Geçen yıl bu zamanlarda okul telaşı olurdu herkeste. Çantalar alınır, formlar alınır ütülenir dolaba asılırdı.

Formanın altın ayakkabılar alınır, beden eğitimi dersi için spor ayakkabısı alınır çocukların yataklarının yanına yerleştirilirdi. Kırtasiyeler çok kalabalık olurdu. Okul malzemelerinin satıldığı yerlerde kuyruklar oluşurdu. Öğretmenlerin vermiş olduğu okul ihtiyaç listeleri hazırlanır tek tek çantaya yerleştirilirdi. Okulun verdiği kitaplar ve alınan defterler kaplanır etiketlenir yeni eğitim-öğretim yılına çocuklarımız dört dörtlük hazırlanırdı. Çantalarının mutlaka bir gözüne matara, ıslak mendil ve peçete koyardık. Bu yıl bunlardan mahrum kaldık.
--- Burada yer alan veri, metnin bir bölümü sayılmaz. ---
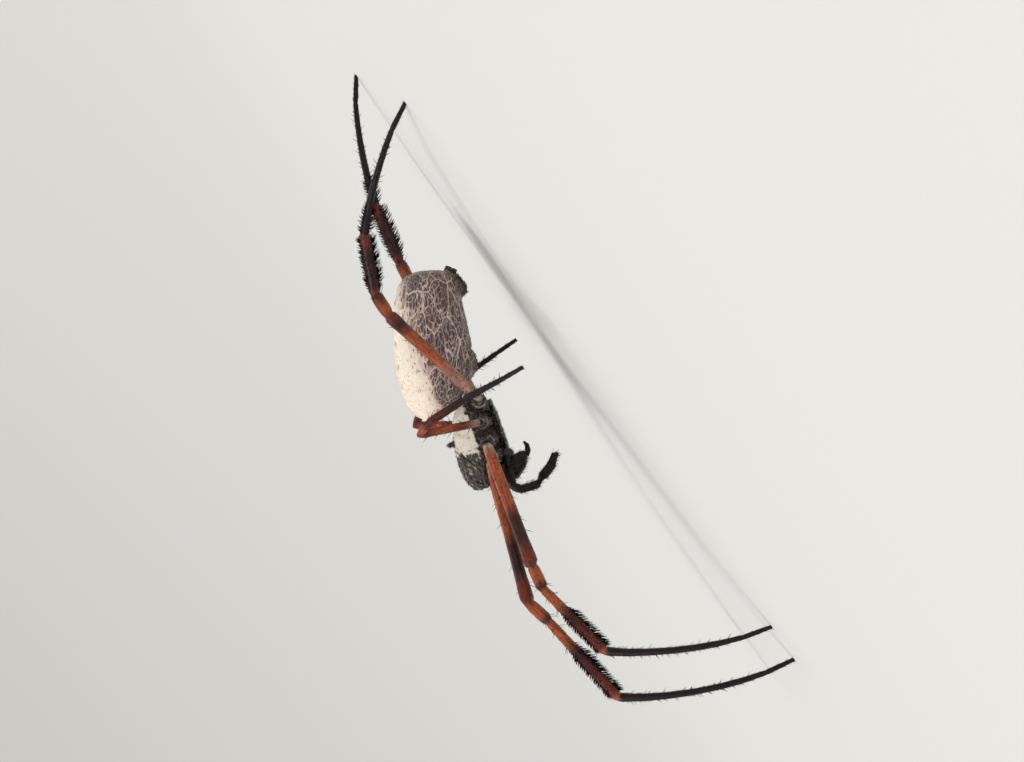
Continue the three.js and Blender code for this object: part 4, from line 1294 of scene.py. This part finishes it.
def spinneret_cones():
    """Six short blunt cones in a ring at the end of the spinneret mound."""
    points = solid_points("spinnerets")
    axis = (Vector(points.mean(axis=0)) - ABDOMEN_MIDDLE).normalized()
    reach = points @ np.array(axis)
    end = Vector(points[reach > reach.max() - 0.3 * MM].mean(axis=0))
    sideways = axis.orthogonal().normalized()
    cones = bmesh.new()
    for i in range(SPINNERETS):
        out = Matrix.Rotation(math.tau * (i + 0.5) / SPINNERETS, 3, axis) @ sideways
        turn = (axis + 0.15 * out).normalized().to_track_quat("Z", "Y").to_matrix().to_4x4()
        bmesh.ops.create_cone(
            cones, cap_ends=True, segments=12, radius1=SPINNERET_ROOT, radius2=SPINNERET_TIP,
            depth=SPINNERET_LENGTH, matrix=Matrix.Translation(end + out * SPINNERET_RING) @ turn,
        )
    mesh = mesh_from("spinneret_cones", cones)
    paint(mesh, "dark", np.ones(len(mesh.vertices)))
    return new_object(mesh.name, mesh)


class WEAVER_OT_abdomen(WeaverOperator):
    """Build the abdomen with its netted pattern, pits, down and spinnerets"""

    bl_idname = "weaver.abdomen"
    bl_label = "Abdomen"

    def build(self):
        size = sizes()
        piece = fused_skin("abdomen_skin", ["abdomen", "spinnerets"], size.body_voxel, size.closing, 8)
        places, _ = corners_of(piece.data)
        forward, aside, up = in_abdomen(places)
        furrow = FURROW_DEPTH * hill(forward - 1.4, 0.4) * smoothstep(-4.8, -6.0, up) * hill(aside, 4.5)
        swell = 0.14 * grain(places, 3.5 * MM, 8) + 0.05 * grain(places, 1.1 * MM, 9)
        move_out(piece.data, (swell - PIT_DEPTH * pit_amount(places) - furrow) * MM)
        for name, amount in abdomen_amounts(corners_of(piece.data)[0]).items():
            paint(piece.data, name, amount)
        settle(piece, "abdomen_skin", "abdomen_hide", "abdomen", "spinnerets")
        settle(spinneret_cones(), "spinneret_hair", "abdomen_hide")
        self.down(piece.data)
        self.bristles(piece.data)

    def down(self, mesh):
        grow_coat(
            "abdomen_down", "abdomen_skin", mesh, seed=50, count=9000, flow=(0.0, 1.0, -0.6), bend=0.15,
            unwrap=self.unwrap, tints=lambda draw, p: 0, values=abdomen_amounts,
            wander=0.25, lift=(0.15, 0.5), length=(0.6, 1.2), width=(0.04, 0.06), unit=sizes().down_length,
        )

    def bristles(self, mesh):
        grow_coat(
            "spinneret_bristles", "spinneret_hair", mesh, seed=51, count=420, flow=(0.0, 1.0, -0.8),
            keep=lambda p, n: dark_amount(p) ** 2 + RARE, bend=0.1, unwrap=self.unwrap,
            tints=lambda draw, p: either(draw.random(len(p)) < 0.15, colours().gold, colours().coat_black),
            lift=(0.3, 1.1), length=(0.3, 0.75), width=(0.05, 0.085),
        )

    @staticmethod
    def unwrap(places):
        return body_unwrap(places, ABDOMEN_MIDDLE, ABDOMEN_PITCH, ABDOMEN_MAP_LENGTH)


# Stage

AIM_FROM_SHIELD = Vector((0, 5.2, -11.26)) * MM  # what the camera looks at, from the shield's middle
SWEEP_FLAT = 0.7  # metres of flat floor all round
SWEEP_BEND = 4.0  # radius of the bend beyond it
SWEEP_TURN = math.radians(42)  # how far the bend turns up
SWEEP_SEGMENTS = 28
SWEEP_STEPS = 96
WORLD_STRENGTH = 0.78
LIGHTS = (
    # name, watts, size, place from the animal
    ("key", 27, 1.0, (1.05, -0.6, 2.25)),
    ("fill", 0.4, 0.8, (0.9, 0.35, 0.3)),
    ("back", 7, 1.4, (-1.5, 1.2, 1.65)),
)


class WEAVER_OT_stage(WeaverOperator):
    """Set up the floor, soft lights and the camera of the photo's view"""

    bl_idname = "weaver.stage"
    bl_label = "Stage"

    def build(self):
        self.floor()
        self.lights()
        self.camera()

    def floor(self):
        """A flat round floor that bends up into a wall all round, so no horizon shows."""
        board = bmesh.new()
        turns = [SWEEP_TURN * i / SWEEP_SEGMENTS for i in range(SWEEP_SEGMENTS + 1)]
        corners = [board.verts.new((0, 0, 0))]
        for turn in turns:
            reach = SWEEP_FLAT + SWEEP_BEND * math.sin(turn)
            corners.append(board.verts.new((reach, 0, SWEEP_BEND * (1 - math.cos(turn)))))
        edges = [board.edges.new(pair) for pair in zip(corners, corners[1:])]
        bmesh.ops.spin(
            board, geom=corners + edges, cent=(0, 0, 0), axis=(0, 0, 1), angle=math.tau, steps=SWEEP_STEPS,
            use_merge=True,
        )
        bmesh.ops.remove_doubles(board, verts=board.verts, dist=1e-5)
        bmesh.ops.recalc_face_normals(board, faces=board.faces)
        mesh = mesh_from("floor", board)
        made = new_object("floor", mesh)
        mesh.materials.append(material("painted_floor"))

    def lights(self):
        world = bpy.data.worlds.new("studio")
        bpy.context.scene.world = world
        world.use_nodes = True
        background = world.node_tree.nodes["Background"]
        background.inputs["Color"].default_value = linear("#eeeeec")
        background.inputs["Strength"].default_value = WORLD_STRENGTH
        for name, watts, size, place in LIGHTS:
            lamp = bpy.data.lights.new(name, "AREA")
            lamp.energy = watts
            lamp.size = size
            made = bpy.data.objects.new(name, lamp)
            made.location = place
            made.rotation_euler = (-Vector(place)).to_track_quat("-Z", "Y").to_euler()
            bpy.context.scene.collection.objects.link(made)

    def camera(self):
        size = sizes()
        lift, roll = size.view_elevation, size.view_roll
        ahead = Vector((-math.cos(lift), 0, -math.sin(lift)))
        upward = Vector((-math.sin(lift), 0, math.cos(lift)))
        head = Vector((0, -1, 0))
        right = head * math.sin(roll) - upward * math.cos(roll)
        down = head * math.cos(roll) + upward * math.sin(roll)
        aim = SHIELD_MIDDLE + AIM_FROM_SHIELD
        turn = Matrix((right, -down, -ahead)).transposed().to_4x4()
        lens = bpy.data.cameras.new("camera")
        lens.lens = size.view_lens
        lens.sensor_width = 36
        lens.clip_start = 0.01
        made = bpy.data.objects.new("camera", lens)
        made.matrix_world = Matrix.Translation(aim - ahead * size.view_distance) @ turn
        bpy.context.scene.collection.objects.link(made)
        bpy.context.scene.camera = made
        bpy.context.scene.view_settings.view_transform = "Standard"


OPERATORS = (
    WEAVER_OT_stage,
    WEAVER_OT_legs,
    WEAVER_OT_prosoma,
    WEAVER_OT_jaws,
    WEAVER_OT_eyes,
    WEAVER_OT_abdomen,
)


class WEAVER_PT_panel(bpy.types.Panel):
    """Lists the pieces, sizes and colours of the model"""

    bl_idname = "WEAVER_PT_panel"
    bl_label = "Orb Weaver"
    bl_space_type = "VIEW_3D"
    bl_region_type = "UI"
    bl_category = "Weaver"

    def draw(self, context):
        for operator in OPERATORS:
            self.layout.operator(operator.bl_idname)
        for group in (context.scene.weaver_sizes, context.scene.weaver_colours):
            for name in group.bl_rna.properties.keys():
                if name not in ("rna_type", "name"):
                    self.layout.prop(group, name)


CLASSES = (WeaverColours, WeaverSizes, *OPERATORS, WEAVER_PT_panel)


def register():
    for each in CLASSES:
        bpy.utils.register_class(each)
    bpy.types.Scene.weaver_sizes = PointerProperty(type=WeaverSizes)
    bpy.types.Scene.weaver_colours = PointerProperty(type=WeaverColours)


def unregister():
    del bpy.types.Scene.weaver_sizes
    del bpy.types.Scene.weaver_colours
    for each in reversed(CLASSES):
        bpy.utils.unregister_class(each)


def main():
    register()
    for operator in OPERATORS:
        group, name = operator.bl_idname.split(".")
        getattr(getattr(bpy.ops, group), name)()


if __name__ == "__main__":
    main()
Çocuklar oldukça okullarını, arkadaşlarını ve öğretmenlerini özlediler. Kendi çocuklarıma bakıyorum da canlı ders anında öğretmenlerini ve arkadaşlarını gördüklerinde ne kadar da mutlu oluyorlar. Elbette ki yüz yüze eğitimin yerini tutmuyor uzaktan eğitim ama şu an için başka bir çaremiz yok. Okul öncesi ve birinci sınıflar yakında okula başlayacaklar. Bu çocukların sosyal mesafe kurallarına uymaları kolay olamayacaktır. Maske takmaları da çok verimli olmayacaktır. O yüzden ebeveynler şimdiden çocuklarına bu durumun önemini anlatmaları gerekiyor. Geçici bir süre dediğimiz olay günlerdir hatta aylardır hayatımızda. Sorumluluğunu yerine getiremeyen insanlar yüzünden şu an bu durumdayız. Daha da virüsün etkisinin ne zaman biteceğini bilmediğimizden önlemlerimizi kendimiz almalıyız. Virüs geçmiş bile olsa en azından bizlere öğretmiş olduğu sosyal mesafe kurallarını hayatımızdan çıkartmamalıyız.